Restrict the output to the lines below starting at the one that contains "for row, foot_y" and ending at the one that contains "bpy.context.scene.collection.objects.link(empty)", and restate them word for word, both ends included.
--
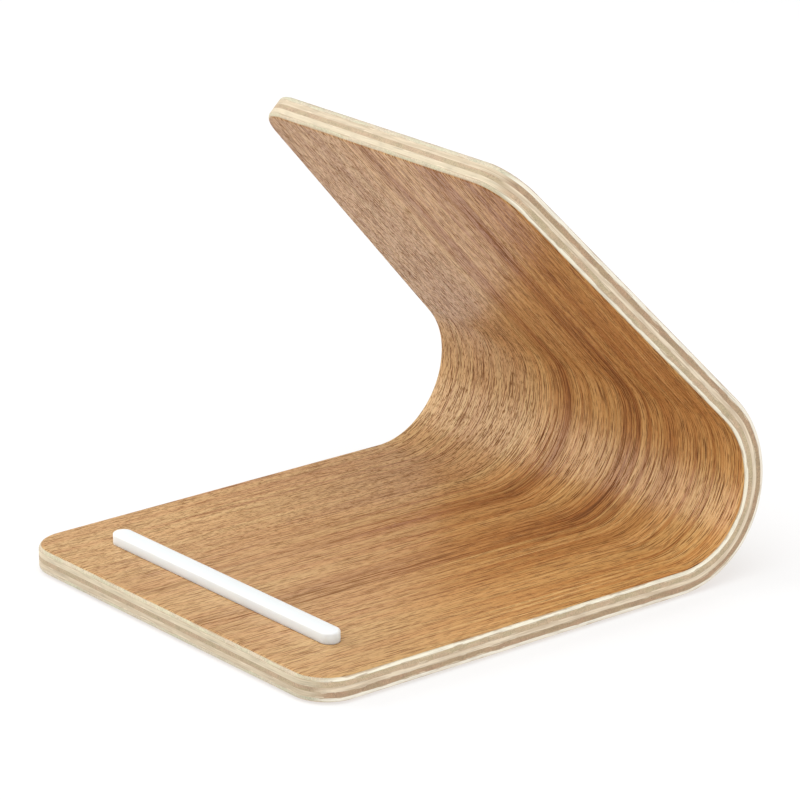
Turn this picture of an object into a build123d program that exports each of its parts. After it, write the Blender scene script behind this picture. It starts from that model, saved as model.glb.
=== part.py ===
from build123d import *
from math import atan, cos, degrees, radians, sin, sqrt, tan
import os

# A stand for a phone or a small tablet, moulded from one strip of bent plywood.
#
# The strip lies flat as the base, turns back on itself in one round bend and ends as a
# panel that leans forward over the base.  It is seven layers glued face to face: a thin
# veneer on each side and five thicker cross-banded plies between them.  Each layer is a
# piece of its own, so that it meets its neighbours along exact planes and cylinders.
# A soft bar is taped across the base and stops the foot of the device from sliding, and
# four soft feet hold the base just off the table.
#
# Millimetres.  +X is across, +Y runs from the front edge to the bend and +Z is up.  The
# origin is on the table under the middle of the stand.  "Run" is the distance along the
# strip's upper face from the front edge, and "depth" is measured through the board from
# that face.

# Board
board_width = 145.0             # across the base and the start of the bend
top_edge_width = 113.4          # between the side lines where they meet the top edge
base_flat = 135.2               # run from the front edge to the start of the bend
bend_radius = 24.9              # upper face, inside the bend
bend_angle = 133.0              # degrees that the strip turns through
panel_flat = 111.4              # run from the end of the bend to the top edge
front_corner_radius = 12.0
top_corner_radius = 12.8
side_blend_radius = 257.0       # arc between the straight side and the taper, on the flat strip
veneer_thickness = 0.25
core_ply_thicknesses = (1.0, 1.7, 1.45, 1.65, 1.3)   # from the upper face down

# Stopper bar and its tape
bar_length = 106.5
bar_width = 6.2
bar_rise = 3.7                  # top of the bar above the base
bar_edge_radius = 0.7
bar_setback = 21.9              # front edge to the bar's centre line
bar_offset = -1.2               # the bar is stuck on a little left of the middle
tape_thickness = 0.1
tape_margin = 0.4               # the tape stops this far inside the bar's outline

# Feet
foot_height = 0.6
foot_radius = 5.0
foot_edge_radius = 0.2
foot_side_inset = 15.0          # side edge to a foot's centre
foot_front_inset = 15.0         # front edge to the front feet's centres
foot_rear_inset = 10.0          # start of the bend to the rear feet's centres

# Trimming: the layers are pressed oversize and cut to the outline together
trim_allowance = 6.0            # extra width on each side before trimming
trim_clearance = 1.0            # how far the cut runs past both faces of the board
bend_sections = 15              # stations that carry the cut round the bend

# Worked out from the above
board_thickness = 2 * veneer_thickness + sum(core_ply_thicknesses)
overall_depth = base_flat + bend_radius + board_thickness
front_y = -overall_depth / 2
bend_start_y = front_y + base_flat
upper_face_z = foot_height + board_thickness
bend_centre_z = upper_face_z + bend_radius

bend_run = bend_radius * radians(bend_angle)
mid_bend_run = base_flat + bend_run / 2
strip_length = base_flat + bend_run + panel_flat
taper_slope = (board_width - top_edge_width) / 2 / (strip_length - mid_bend_run)
blend_start_run = mid_bend_run - side_blend_radius * tan(atan(taper_slope) / 2)
blend_end_run = blend_start_run + side_blend_radius * sin(atan(taper_slope))


def half_width(run):
    """Half the finished board's width at a run: straight, then an arc, then the taper."""
    if run <= blend_start_run:
        return board_width / 2
    if run < blend_end_run:
        along_arc = run - blend_start_run
        return board_width / 2 - side_blend_radius + sqrt(side_blend_radius**2 - along_arc**2)
    return board_width / 2 - (run - mid_bend_run) * taper_slope


def bend_plane(angle):
    """Plane across the strip at an angle round the bend: local X is across, local Y is outward."""
    turn = radians(angle)
    return Plane(
        origin=(0, bend_start_y, bend_centre_z),
        x_dir=(1, 0, 0),
        z_dir=(0, cos(turn), sin(turn)),
    )


# Plane of the panel's upper face.  Its origin is at the end of the bend and its local Y
# runs up the panel.  It faces the space over the base.
panel_turn = radians(bend_angle)
panel_plane = Plane(
    origin=(
        0,
        bend_start_y + bend_radius * sin(panel_turn),
        bend_centre_z - bend_radius * cos(panel_turn),
    ),
    x_dir=(1, 0, 0),
    z_dir=(0, -sin(panel_turn), cos(panel_turn)),
)

# Waste that is trimmed from both sides of the pressed strip, square to its faces
waste_outer_x = board_width / 2 + 2 * trim_allowance
waste_thickness = board_thickness + 2 * trim_clearance

with BuildPart() as side_waste:
    # Along the base
    with BuildSketch(Plane.XY.offset(foot_height - trim_clearance)):
        with BuildLine():
            Polyline(
                (half_width(0), front_y - trim_clearance),
                (waste_outer_x, front_y - trim_clearance),
                (waste_outer_x, bend_start_y),
                (half_width(base_flat), bend_start_y),
                close=True,
            )
        make_face()
    extrude(amount=waste_thickness)
    # Round the bend
    for station in range(bend_sections):
        angle = bend_angle * station / (bend_sections - 1)
        kept = half_width(base_flat + bend_radius * radians(angle))
        near = bend_radius - trim_clearance
        with BuildSketch(bend_plane(angle)):
            with Locations(((kept + waste_outer_x) / 2, near + waste_thickness / 2)):
                Rectangle(waste_outer_x - kept, waste_thickness)
    loft()
    # Up the panel
    with BuildSketch(panel_plane.offset(trim_clearance)):
        with BuildLine():
            Polyline(
                (half_width(base_flat + bend_run), 0),
                (waste_outer_x, 0),
                (waste_outer_x, panel_flat + trim_clearance),
                (half_width(strip_length + trim_clearance), panel_flat + trim_clearance),
                close=True,
            )
        make_face()
    extrude(amount=-waste_thickness)
    mirror(about=Plane.YZ)


def board_layer(near, far):
    """One layer of the board, between two depths below the strip's upper face."""
    centre = (bend_start_y, bend_centre_z)
    near_radius = bend_radius + near
    far_radius = bend_radius + far
    with BuildPart() as layer:
        # Side profile, drawn looking along -X: local X is +Y and local Y is +Z
        with BuildSketch(Plane.YZ):
            with BuildLine():
                near_base = Line(
                    (front_y, bend_centre_z - near_radius),
                    (bend_start_y, bend_centre_z - near_radius),
                )
                near_bend = CenterArc(centre, near_radius, -90, bend_angle)
                near_panel = Line(near_bend @ 1, near_bend @ 1 + (near_bend % 1) * panel_flat)
                far_base = Line(
                    (front_y, bend_centre_z - far_radius),
                    (bend_start_y, bend_centre_z - far_radius),
                )
                far_bend = CenterArc(centre, far_radius, -90, bend_angle)
                far_panel = Line(far_bend @ 1, far_bend @ 1 + (far_bend % 1) * panel_flat)
                Line(near_base @ 0, far_base @ 0)
                Line(near_panel @ 1, far_panel @ 1)
            make_face()
        extrude(amount=board_width / 2 + trim_allowance, both=True)
        add(side_waste.part, mode=Mode.SUBTRACT)
        front_corners = layer.edges().filter_by(Axis.Z).group_by(Axis.Y)[0]
        fillet(front_corners, front_corner_radius)
        through_panel = Axis(panel_plane.origin, panel_plane.z_dir)
        top_corners = layer.edges().filter_by(through_panel).group_by(Axis.Z)[-1]
        fillet(top_corners, top_corner_radius)
    return layer.part


os.makedirs("parts", exist_ok=True)

# The board, from the upper face down
layers = [("face_veneer", veneer_thickness)]
layers += [(f"core_ply_{n}", thickness) for n, thickness in enumerate(core_ply_thicknesses, 1)]
layers += [("back_veneer", veneer_thickness)]

depth = 0.0
for name, thickness in layers:
    layer_part = board_layer(depth, depth + thickness)
    layer_part.label = name
    export_step(layer_part, f"parts/{name}.step")
    depth += thickness

# Stopper bar: round ends, flat underside, softened top edge
bar_y = front_y + bar_setback

with BuildPart() as stopper_tape:
    with BuildSketch(Plane.XY.offset(upper_face_z)):
        with Locations((bar_offset, bar_y)):
            SlotOverall(bar_length - 2 * tape_margin, bar_width - 2 * tape_margin)
    extrude(amount=tape_thickness)
stopper_tape.part.label = "stopper_tape"
export_step(stopper_tape.part, "parts/stopper_tape.step")

with BuildPart() as stopper_bar:
    with BuildSketch(Plane.XY.offset(upper_face_z + tape_thickness)):
        with Locations((bar_offset, bar_y)):
            SlotOverall(bar_length, bar_width)
    extrude(amount=bar_rise - tape_thickness)
    fillet(stopper_bar.faces().sort_by(Axis.Z)[-1].edges(), bar_edge_radius)
stopper_bar.part.label = "stopper_bar"
export_step(stopper_bar.part, "parts/stopper_bar.step")

# Feet: four soft discs under the corners of the base
foot_x = board_width / 2 - foot_side_inset
foot_rows = {"front": front_y + foot_front_inset, "rear": bend_start_y - foot_rear_inset}

for row, foot_y in foot_rows.items():
    for side, side_sign in (("left", -1), ("right", 1)):
        with BuildPart() as foot:
            with BuildSketch(Plane.XY):
                with Locations((side_sign * foot_x, foot_y)):
                    Circle(foot_radius)
            extrude(amount=foot_height)
            fillet(foot.faces().sort_by(Axis.Z)[0].edges(), foot_edge_radius)
        foot.part.label = f"foot_{row}_{side}"
        export_step(foot.part, f"parts/foot_{row}_{side}.step")
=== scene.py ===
from math import atan, cos, pi, radians, sin, sqrt, tan

import bpy
import numpy as np
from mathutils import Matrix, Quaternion, Vector


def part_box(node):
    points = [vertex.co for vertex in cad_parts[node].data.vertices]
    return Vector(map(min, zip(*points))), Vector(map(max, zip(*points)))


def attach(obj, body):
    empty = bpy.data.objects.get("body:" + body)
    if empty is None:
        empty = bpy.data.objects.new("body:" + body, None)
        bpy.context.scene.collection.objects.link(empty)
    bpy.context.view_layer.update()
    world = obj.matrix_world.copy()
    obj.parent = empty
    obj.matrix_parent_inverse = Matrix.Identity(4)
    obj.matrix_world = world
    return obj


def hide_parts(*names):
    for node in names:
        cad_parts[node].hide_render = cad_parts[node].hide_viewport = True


# The looks of a bent plywood stand for a phone or a small tablet.  Every layer of the board
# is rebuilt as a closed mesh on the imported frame, with its cut edges eased and its grain
# carried round the bend, and the bar, its tape and the feet get their soft shapes.
# Metres, in the frame's axes: +X across, +Y from the front edge to the bend, +Z up.

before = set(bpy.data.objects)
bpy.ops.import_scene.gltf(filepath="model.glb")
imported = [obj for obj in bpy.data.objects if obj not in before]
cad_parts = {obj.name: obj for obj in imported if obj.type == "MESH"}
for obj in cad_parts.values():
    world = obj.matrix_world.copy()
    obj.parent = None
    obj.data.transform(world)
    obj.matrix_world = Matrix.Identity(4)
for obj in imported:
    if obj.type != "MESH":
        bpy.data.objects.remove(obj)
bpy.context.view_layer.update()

MM = 0.001

# ---------------------------------------------------------------- driving dimensions
# The strip's outline, as the design has it.  "Run" is the distance along the upper face
# from the front edge, "across" is measured from the middle and "depth" is measured through
# the board from the upper face.
TOP_EDGE_WIDTH = 113.4 * MM
BASE_FLAT = 135.2 * MM
BEND_ANGLE = radians(133.0)
PANEL_FLAT = 111.4 * MM
FRONT_CORNER_RADIUS = 12.0 * MM
TOP_CORNER_RADIUS = 12.8 * MM
SIDE_BLEND_RADIUS = 257.0 * MM

# Sanding of the cut edge
NEAR_EASE = 1.6 * MM            # radius on the upper face's edge, cut through its veneer
FAR_EASE = 1.1 * MM             # radius on the back's edge
END_GRAIN_RECESS = 0.02 * MM    # end grain sands a little lower than long grain

# Rounded rims of the soft pieces
BAR_FOOT_EASE = 0.05 * MM
BAR_TOP_EASE = 0.7 * MM
BAR_CROWN = 0.08 * MM           # rise of the bar's top towards its middle line
TAPE_EASE = 0.02 * MM
FOOT_EASE = 0.2 * MM

# How finely the meshes are cut
VENEER_COLUMNS = 60             # points across a veneer
PLY_COLUMNS = 12                # points across a core ply, of which only the edge shows
CORNER_STEPS = 14               # points round a corner of the outline
EASE_STEPS = 14                 # points round an eased edge of the board
FLAT_STEP = 2.5 * MM            # spacing along the base and the panel
BEND_STEP = 0.8 * MM            # spacing round the bend
SHARP_ANGLE = radians(32.0)     # edges that turn more than this are shaded sharp

# Camera and studio
CAMERA_AZIMUTH = radians(51.36)
CAMERA_ELEVATION = radians(19.01)
CAMERA_ROLL = radians(-0.33)
CAMERA_DISTANCE = 1310.7 * MM
CAMERA_AIM = Vector((0.2, 2.9, 52.9)) * MM
CAMERA_LENS = 199.6             # millimetres on a 36 mm sensor
SURROUNDINGS_STRENGTH = 0.53
FLOOR_GREY = 0.32
FLOOR_GLOW = 0.64               # the floor is lit from within, like a light table
LIGHTS_AIM = Vector((0.0, 0.0, 0.06))
SOFTBOXES = (
    # name, place, side, watts
    ("overhead", Vector((0.25, -0.35, 1.5)), 1.4, 12.9),
    ("front_left", Vector((-1.15, -0.75, 0.65)), 1.3, 15.0),
    ("right", Vector((1.5, -0.1, 0.7)), 1.2, 5.3),
    ("back", Vector((-0.2, 1.5, 1.0)), 1.2, 4.4),
)

# ---------------------------------------------------------------- measures from the frame
upper_face_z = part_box("stopper_tape")[0].z
board_low, board_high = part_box("back_veneer")
board_thickness = upper_face_z - board_low.z
board_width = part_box("core_ply_1")[1].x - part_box("core_ply_1")[0].x
front_y = board_low.y
bend_start_y = front_y + BASE_FLAT
bend_radius = board_high.y - board_thickness - bend_start_y
bend_centre_z = upper_face_z + bend_radius

bend_run = bend_radius * BEND_ANGLE
bend_end_run = BASE_FLAT + bend_run
mid_bend_run = BASE_FLAT + bend_run / 2
strip_length = bend_end_run + PANEL_FLAT
taper = atan((board_width - TOP_EDGE_WIDTH) / 2 / (strip_length - mid_bend_run))
blend_start_run = mid_bend_run - SIDE_BLEND_RADIUS * tan(taper / 2)
blend_end_run = blend_start_run + SIDE_BLEND_RADIUS * sin(taper)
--
● **ANSWER TO THE PROBLEM**
for row, foot_y in foot_rows.items():
    for side, side_sign in (("left", -1), ("right", 1)):
        with BuildPart() as foot:
            with BuildSketch(Plane.XY):
                with Locations((side_sign * foot_x, foot_y)):
                    Circle(foot_radius)
            extrude(amount=foot_height)
            fillet(foot.faces().sort_by(Axis.Z)[0].edges(), foot_edge_radius)
        foot.part.label = f"foot_{row}_{side}"
        export_step(foot.part, f"parts/foot_{row}_{side}.step")
=== scene.py ===
from math import atan, cos, pi, radians, sin, sqrt, tan

import bpy
import numpy as np
from mathutils import Matrix, Quaternion, Vector


def part_box(node):
    points = [vertex.co for vertex in cad_parts[node].data.vertices]
    return Vector(map(min, zip(*points))), Vector(map(max, zip(*points)))


def attach(obj, body):
    empty = bpy.data.objects.get("body:" + body)
    if empty is None:
        empty = bpy.data.objects.new("body:" + body, None)
        bpy.context.scene.collection.objects.link(empty)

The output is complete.